It’s been an uneventful breakup on the Kuskokwim River this spring. And that breakup looks to be nearing its end, except in the headwaters, where a large snowmelt could push driftwood to the lower river.
Water levels continue dropping near Tuluksak after an ice jam cleared below the village last night. Tuluksak entered a flood warning on Tuesday after a large ice floe plugged the mouth of the Tuluksak River, causing water to back up toward the community. But Tuluksak resident Joe Demantle says that even at its height, the flooding remained minor.
“It was probably about 4 feet to get over the lowest part of the bank near the tanks over here,” Demantle said.
Two other communities also had brief flood warnings this breakup: Red Devil and Aniak in the Upper Kuskokwim. As in Tuluksak, the water only rose a few feet above the banks in each village, causing water to fill low-lying areas for only a short time. And that might be as risky as this breakup will get.
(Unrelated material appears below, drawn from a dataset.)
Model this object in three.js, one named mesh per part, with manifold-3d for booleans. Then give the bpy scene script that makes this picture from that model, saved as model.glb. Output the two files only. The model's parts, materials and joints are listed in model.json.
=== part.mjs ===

“It looks like the threat is pretty much winding down,” said Mark Leary, who flew the Lower Kuskokwim River on Tuesday evening.
As far as he could see, the Kuskokwim River from Bethel downstream to the Johnson River was open. Wilson Twitchell in Kasigluk says that the open water continues up the Johnson toward the tundra villages.
“The riverways are pretty much free of ice except for the north section of Kasigluk," Twitchell said, "and the numerous lakes around here are still full of ice."
From the Johnson River upstream along the Kuskokwim to Aniak, only two areas were still ice packed Tuesday evening. First, the Kuskokwim channel upstream of Akiachak from just above the village and in the upper end of the Kuskokuak Slough. Second, on the west side of Unduu Island near Tuluksak. Fish camps along the river appear untouched.
“Looks like the fish camps just about everywhere we observed were staying dry,” Leary observed.
Though the Lower and Middle Kuskokwim has opened, it’s a different story at the headwaters. There, large stretches of ice have yet to move. Brent Gibbons flew the river from Aniak upstream to McGrath on Tuesday.
“Twenty miles above McGrath, all the ice was pretty intact. Just starting in a few places to break apart," he reported from his trip.
Tuesday night, the main ice in front of McGrath shifted downriver, stopping at a narrow bend and leaving a mile of open water in front of the village. As of Wednesday morning, the water level had not changed and flooding did not seem likely. The ice froze just over two feet thick at the headwaters, and the broken ice seems to be disappearing beneath the intact ice instead of jamming.
“The ice appears pretty thin," said Gibbons. "It’s just breaking apart and crushing up, so I don’t think we’ll be sending big, dangerous ice downstream like some years.”
But what they might be sending downstream is a swell of water and with that, driftwood. The snowpack in the nearby hills and Alaska Range is higher than normal, and warm temperatures lie ahead. Before the wood arrives, Mark Leary reminds people of the traditional values for claiming and collecting this shared resource.
“First of all, when somebody ties up a log, you don’t touch it. Doesn’t matter if it stays there for a long time. You don’t know that person’s situation. Maybe their motor broke. Maybe they’re sick. Who knows? You don’t touch a log that somebody tied up," Leary said.
"Another way that people claim logs," Leary continued, "is if they’re stranded, like they go dry on a sandbar.If they cut the stump off, you don’t touch it. One more thing about wood gathering. If there’s wood that naturally floats in and gets stranded in front of somebody’s fish camp or cabin, don’t take it. Leave it for those people so when they go there they have wood for their camp.”
Travelers are warned that heavy ice continues running in front of Bethel.